**Aim**
Which lines hold the word "joints"? Copy each of them from the material.

Start

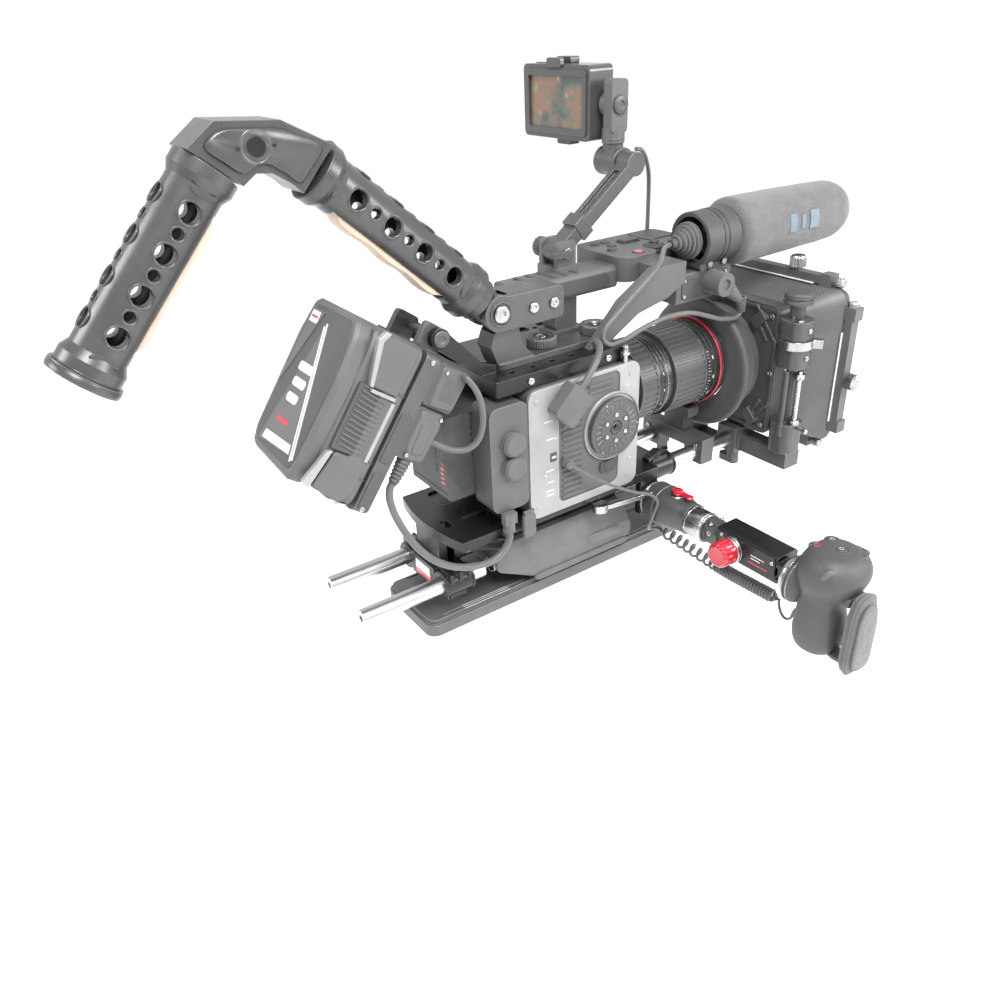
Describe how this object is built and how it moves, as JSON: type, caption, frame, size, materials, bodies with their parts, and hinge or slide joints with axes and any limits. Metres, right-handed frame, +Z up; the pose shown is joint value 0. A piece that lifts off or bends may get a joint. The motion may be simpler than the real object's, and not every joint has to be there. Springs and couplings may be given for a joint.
{
  "type": "cinema camera rig",
  "caption": "Compact cinema camera on a rod baseplate with lens, swing matte box, microphone, monitor, folding shoulder grip, tilting battery and a remote handgrip.",
  "frame": {"origin": "tripod thread in the underside of the adapter plate", "axes": "+Z up, -Y the way the lens points, -X the operator's right"},
  "size_m": [0.443, 0.7371, 0.4308],
  "materials": {
    "black_anodised": "satin",
    "grey_anodised": "satin",
    "silver_paint": "satin",
    "bare_rod": "satin",
    "screw_steel": "satin",
    "grey_shell": "matt",
    "dark_shell": "matt",
    "lens_black": "satin",
    "ring_rubber": "matt",
    "soft_rubber": "matt",
    "lens_coating": "polished",
    "red_part": "gloss",
    "beige_insert": "matt",
    "foam": "matt",
    "strap_fabric": "matt",
    "cable_sheath": "satin",
    "screen_plastic": "gloss"
  },
  "bodies": {
    "camera": {"adapter_plate": "grey_anodised", "shoulder_pad": "soft_rubber", "base_plate": "black_anodised", "rod_clamps": "black_anodised", "rods": "bare_rod", "top_plate": "black_anodised", "camera_body": "grey_shell", "side_panel": "silver_paint", "cooling_grille": "dark_shell", "grip_rosette": "grey_anodised", "camera_battery": "dark_shell", "lens_barrel": "lens_black", "lens_glass": "lens_coating", "cable_plugs": "soft_rubber", "fasteners": "screw_steel", "top_handle": "grey_shell", "mic_holder": "dark_shell", "microphone": "dark_shell", "windscreen": "foam", "handle_bracket": "grey_anodised", "matte_foot": "grey_anodised", "lens_support": "grey_anodised", "mic_cable": "cable_sheath", "monitor_cable": "cable_sheath", "battery_cable": "cable_sheath", "handle_cable": "cable_sheath", "remote_lead": "cable_sheath"},
    "zoom_ring": {"zoom_ring": "ring_rubber"},
    "focus_ring": {"focus_ring": "ring_rubber"},
    "zoom_rocker": {"zoom_rocker": "dark_shell"},
    "handle_button": {"handle_button": "red_part"},
    "grip": {"grip_inner": "grey_anodised", "grip_elbow": "grey_anodised", "grip_outer": "grey_anodised", "grip_inserts": "beige_insert"},
    "matte_box": {"matte_stage": "grey_anodised", "donut": "soft_rubber", "hood": "dark_shell"},
    "swing_latch": {"swing_latch": "screw_steel"},
    "quick_lever": {"quick_lever": "screw_steel"},
    "port_flap": {"port_flap": "soft_rubber"},
    "side_button": {"side_button": "dark_shell"},
    "battery_plate": {"battery_plate": "grey_anodised", "battery_connectors": "dark_shell", "plate_cable": "cable_sheath"},
    "battery_pack": {"battery_pack": "grey_shell"},
    "battery_release": {"battery_release": "red_part"},
    "monitor_arm": {"monitor_arm": "black_anodised"},
    "monitor_swivel": {"monitor_swivel": "grey_anodised"},
    "monitor_yoke": {"monitor_yoke": "grey_shell"},
    "monitor": {"monitor_body": "screen_plastic"},
    "remote_arm": {"remote_arm": "grey_anodised", "remote_coil": "cable_sheath"},
    "ratchet_button": {"ratchet_button": "red_part"},
    "remote_bar": {"remote_bar": "black_anodised", "remote_tail": "cable_sheath"},
    "remote_knob": {"remote_knob": "red_part"},
    "remote_grip": {"remote_grip": "grey_shell", "hand_strap": "strap_fabric"},
    "grip_buttons": {"grip_buttons": "dark_shell"}
  },
  "joints": [
    {"name": "quick_lever_turn", "type": "hinge", "parent": "camera", "child": "quick_lever", "pos_m": [-0.057, -0.008, 0.076], "axis": [0, 0, 1], "range_deg": [-80, 0]},
    {"name": "port_flap_hinge", "type": "hinge", "parent": "camera", "child": "port_flap", "pos_m": [-0.0589, 0.072, 0.102], "axis": [0, 1, 0], "range_deg": [0, 100]},
    {"name": "side_button_press", "type": "slide", "parent": "camera", "child": "side_button", "axis": [1, 0, 0], "range_m": [0, 0.0011], "stiffness_N_per_m": 400},
    {"name": "handle_button_press", "type": "slide", "parent": "camera", "child": "handle_button", "axis": [0, 0, -1], "range_m": [0, 0.001], "stiffness_N_per_m": 400},
    {"name": "zoom_rocker_tilt", "type": "hinge", "parent": "camera", "child": "zoom_rocker", "pos_m": [0.034, -0.115, 0.2782], "axis": [1, 0, 0], "range_deg": [-5, 5], "stiffness_Nm_per_rad": 0.02},
    {"name": "zoom_ring_turn", "type": "hinge", "parent": "camera", "child": "zoom_ring", "pos_m": [0, -0.083, 0.161], "axis": [0, 1, 0], "range_deg": [-60, 30]},
    {"name": "focus_ring_turn", "type": "hinge", "parent": "camera", "child": "focus_ring", "pos_m": [0, -0.13, 0.161], "axis": [0, 1, 0], "range_deg": [-150, 150]},
    {"name": "matte_box_swing", "type": "hinge", "parent": "camera", "child": "matte_box", "pos_m": [-0.088, -0.215, 0.16], "axis": [0, 0, 1], "range_deg": [-95, 0]},
    {"name": "swing_latch_turn", "type": "hinge", "parent": "matte_box", "child": "swing_latch", "pos_m": [-0.088, -0.215, 0.191], "axis": [0, 0, 1], "range_deg": [0, 35]},
    {"name": "grip_pivot", "type": "hinge", "parent": "camera", "child": "grip", "pos_m": [-0.019, 0.075, 0.266], "axis": [1, 0, 0], "range_deg": [-10, 45]},
    {"name": "battery_tilt", "type": "hinge", "parent": "camera", "child": "battery_plate", "pos_m": [0, 0.127, 0.257], "axis": [1, 0, 0], "range_deg": [-3, 25], "deforming": ["battery_cable"]},
    {"name": "battery_slide", "type": "slide", "parent": "battery_plate", "child": "battery_pack", "axis": [0, -0.5878, 0.809], "range_m": [0, 0.03]},
    {"name": "battery_release_press", "type": "slide", "parent": "battery_plate", "child": "battery_release", "axis": [-1, 0, 0], "range_m": [0, 0.002], "stiffness_N_per_m": 400},
    {"name": "monitor_arm_lift", "type": "hinge", "parent": "camera", "child": "monitor_arm", "pos_m": [0.025, -0.026, 0.287], "axis": [1, 0, 0], "range_deg": [-40, 20], "deforming": ["monitor_cable"]},
    {"name": "monitor_arm_tip", "type": "hinge", "parent": "monitor_arm", "child": "monitor_swivel", "pos_m": [0.025, -0.107, 0.348], "axis": [1, 0, 0], "range_deg": [-25, 25]},
    {"name": "monitor_turn", "type": "hinge", "parent": "monitor_swivel", "child": "monitor_yoke", "pos_m": [0.048, -0.107, 0.366], "axis": [0, 0, 1], "range_deg": [-60, 60]},
    {"name": "monitor_tilt", "type": "hinge", "parent": "monitor_yoke", "child": "monitor", "pos_m": [0.06, -0.107, 0.394], "axis": [1, 0, 0], "range_deg": [-60, 60]},
    {"name": "remote_arm_rotate", "type": "hinge", "parent": "camera", "child": "remote_arm", "pos_m": [-0.052, -0.077, 0.06], "axis": [1, 0, 0], "range_deg": [-30, 45], "deforming": ["remote_lead"]},
    {"name": "remote_extend", "type": "slide", "parent": "remote_arm", "child": "remote_bar", "axis": [-1, 0, 0], "range_m": [0, 0.025], "deforming": ["remote_coil"]},
    {"name": "remote_knob_turn", "type": "hinge", "parent": "remote_bar", "child": "remote_knob", "pos_m": [-0.16, -0.065, 0.06], "axis": [0, 1, 0], "range_deg": [-180, 180]},
    {"name": "remote_grip_rotate", "type": "hinge", "parent": "remote_bar", "child": "remote_grip", "pos_m": [-0.219, -0.077, 0.06], "axis": [1, 0, 0], "range_deg": [-60, 60], "deforming": ["remote_tail"]},
    {"name": "ratchet_press", "type": "slide", "parent": "remote_arm", "child": "ratchet_button", "axis": [0, 0, -1], "range_m": [0, 0.002], "stiffness_N_per_m": 400},
    {"name": "grip_buttons_press", "type": "slide", "parent": "remote_grip", "child": "grip_buttons", "axis": [0, 0, -1], "range_m": [0, 0.0008], "stiffness_N_per_m": 600}
  ]
}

End

**Exercise response**
Describe how this object is built and how it moves, as JSON: type, caption, frame, size, materials, bodies with their parts, and hinge or slide joints with axes and any limits. Metres, right-handed frame, +Z up; the pose shown is joint value 0. A piece that lifts off or bends may get a joint. The motion may be simpler than the real object's, and not every joint has to be there. Springs and couplings may be given for a joint.
  "joints": [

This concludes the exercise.